Gazeteci yazar Fatih Altaylı, KPSS’de yüksek puan alan ancak mülakatta elenenlerin sosyal medyada gündem yaratmasının ardından bugünkü köşesinde konuya ilişkin olarak görüşlerini okuyucuları ile paylaştı. Altaylı yazısında:
“Kamu personel alımlarında kim bilir daha rezaletler dönüyor da biz ancak KPSS birincileri göz göre göre elenince durumdan biraz olsun haberdar oluyor, bu kadarı da olmaz diyebiliyoruz. Kim bilir aslında ‘Ne kadarı oluyor’ da kimsenin haberi yok! Ama zaten mülakatla işe alımın koyulma amacı bu değil mi!” diyen Altaylı şunları kaydetti:
“İşe işine geleni almak. Haklı olarak diyebilirler ki, ‘Ama özel sektörde de işe alırken mülakat yapılıyor.’ Doğru yapılıyor lakin özel sektörün sahibi halk değil, kamu değil. Adaletten uzaklaşan, yanlış yapan patron kendini batırıyor. Kamuda ise nepotizm devleti batırıyor. Biri kendini rezil ediyor, diğeri devleti. Zaten KPSS de devlet adaletsizlik yapmasın, adam kayırmasın, yurttaşlara eşit davransın diye var.
Yine de çok açık ki, kamu personel alımında bu ‘mülakat’ uygulamasından vazgeçmeyecek. O zaman yapılması gereken tek şey kalıyor.
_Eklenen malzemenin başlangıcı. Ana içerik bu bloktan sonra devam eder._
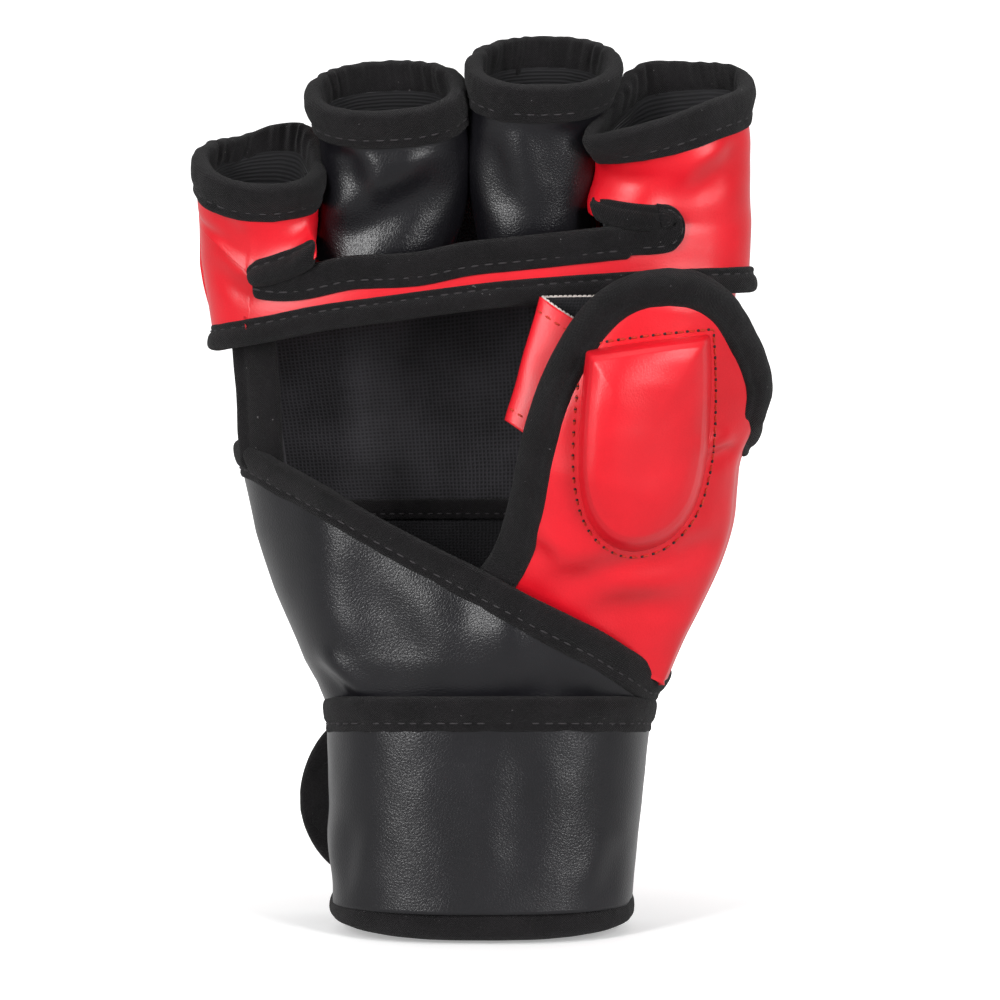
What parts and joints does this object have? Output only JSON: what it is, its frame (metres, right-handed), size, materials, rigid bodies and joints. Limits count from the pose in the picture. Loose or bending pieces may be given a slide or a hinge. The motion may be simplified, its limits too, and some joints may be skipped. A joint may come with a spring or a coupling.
{
  "type": "mma glove",
  "caption": "Open-palm grappling glove with padded knuckles, bound finger sleeves, a padded thumb shield with a keeper loop, and a wrap-round wrist strap.",
  "frame": {"origin": "centre of the wrist opening, on the flat lower edge of the hem", "axes": "+Z from the wrist to the fingers, -Y the way the palm faces, +X the thumb side"},
  "size_m": [0.1438, 0.0931, 0.2224],
  "materials": {
    "red_leather": "satin",
    "black_leather": "satin",
    "knit_tape": "matte",
    "mesh_lining": "matte",
    "foam": "matte",
    "loop_pile": "matte",
    "hook_plastic": "matte",
    "thread": "matte"
  },
  "bodies": {
    "hand": {"cuff_lining": "mesh_lining", "cuff_cover": "black_leather", "wrist_hem": "knit_tape", "loop_patch": "loop_pile", "strap_front": "black_leather", "strap_top_tape": "knit_tape", "back_lining": "mesh_lining", "lining_seam": "knit_tape", "knuckle_foam": "foam", "back_cover": "red_leather", "wrist_back_cover": "black_leather", "heel_flap_lining": "mesh_lining", "heel_flap": "black_leather", "heel_flap_tape": "knit_tape", "palm_edge_tape": "knit_tape", "palm_band": "red_leather", "palm_band_lining": "mesh_lining", "band_top_tape": "knit_tape", "band_lower_tape": "knit_tape", "thumb_gusset": "red_leather"},
    "thumb": {"thumb_shield": "red_leather", "thumb_lining": "mesh_lining", "thumb_edge_tape": "knit_tape", "thumb_pad_cover": "red_leather", "thumb_pad_foam": "foam", "thumb_pad_stitches": "thread", "thumb_loop": "red_leather", "thumb_loop_lining": "mesh_lining"},
    "strap_tail": {"strap_tail": "black_leather", "hook_patch": "hook_plastic"},
    "pinky_sleeve": {"pinky_lining": "mesh_lining", "pinky_foam": "foam", "pinky_palm_panel": "red_leather", "pinky_back_panel": "red_leather", "pinky_rim_tape": "knit_tape"},
    "ring_sleeve": {"ring_lining": "mesh_lining", "ring_foam": "foam", "ring_palm_panel": "black_leather", "ring_back_panel": "red_leather", "ring_rim_tape": "knit_tape"},
    "middle_sleeve": {"middle_lining": "mesh_lining", "middle_foam": "foam", "middle_palm_panel": "black_leather", "middle_back_panel": "red_leather", "middle_rim_tape": "knit_tape"},
    "index_sleeve": {"index_lining": "mesh_lining", "index_foam": "foam", "index_palm_panel": "red_leather", "index_back_panel": "red_leather", "index_rim_tape": "knit_tape"}
  },
  "joints": [
    {"name": "thumb_open", "type": "hinge", "parent": "hand", "child": "thumb", "pos_m": [0.046, -0.006, 0.07], "axis": [0.355, 0, 0.9349], "range_deg": [0, 32]},
    {"name": "strap_peel", "type": "hinge", "parent": "hand", "child": "strap_tail", "pos_m": [0.0426, 0.002, 0.033], "axis": [-0.0995, 0, -0.995], "range_deg": [0, 98]},
    {"name": "pinky_curl", "type": "hinge", "parent": "hand", "child": "pinky_sleeve", "pos_m": [-0.0575, -0.013, 0.1615], "axis": [1, 0, 0], "range_deg": [-10, 27]},
    {"name": "ring_curl", "type": "hinge", "parent": "hand", "child": "ring_sleeve", "pos_m": [-0.023, -0.013, 0.166], "axis": [1, 0, 0], "range_deg": [-10, 40]},
    {"name": "middle_curl", "type": "hinge", "parent": "hand", "child": "middle_sleeve", "pos_m": [0.0135, -0.013, 0.17075], "axis": [1, 0, 0], "range_deg": [-10, 40]},
    {"name": "index_curl", "type": "hinge", "parent": "hand", "child": "index_sleeve", "pos_m": [0.0495, -0.013, 0.1754], "axis": [1, 0, 0], "range_deg": [-10, 32]}
  ]
}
Tüm mülakatları kayıt altına almak ve hesap verebilir olmak. Dalında Türkiye birincisi olmuş, doktoralı bir adayı eleyen mülakat jürisi muhtemelen kendisinden daha kalifiye olan bir adayı niye ve nasıl elediğini kanıtlayabilmeli. Bunun da tek yolu mülakatların videoya kayıt edilmesi ve bir itiraz halinde, bir dava açılması durumunda kararın gerekçesi ortaya koyulabilmeli. Elemenin gerekçesini gerekirse bir bilirkişi onayına açabilmeli. Aksi takdirde istediğiniz kadar KPSS yapın, mülakatı parti örgütünde yaptığınıza inanılır. Ki zaten bu inanç büyük oranda da gerçektir.”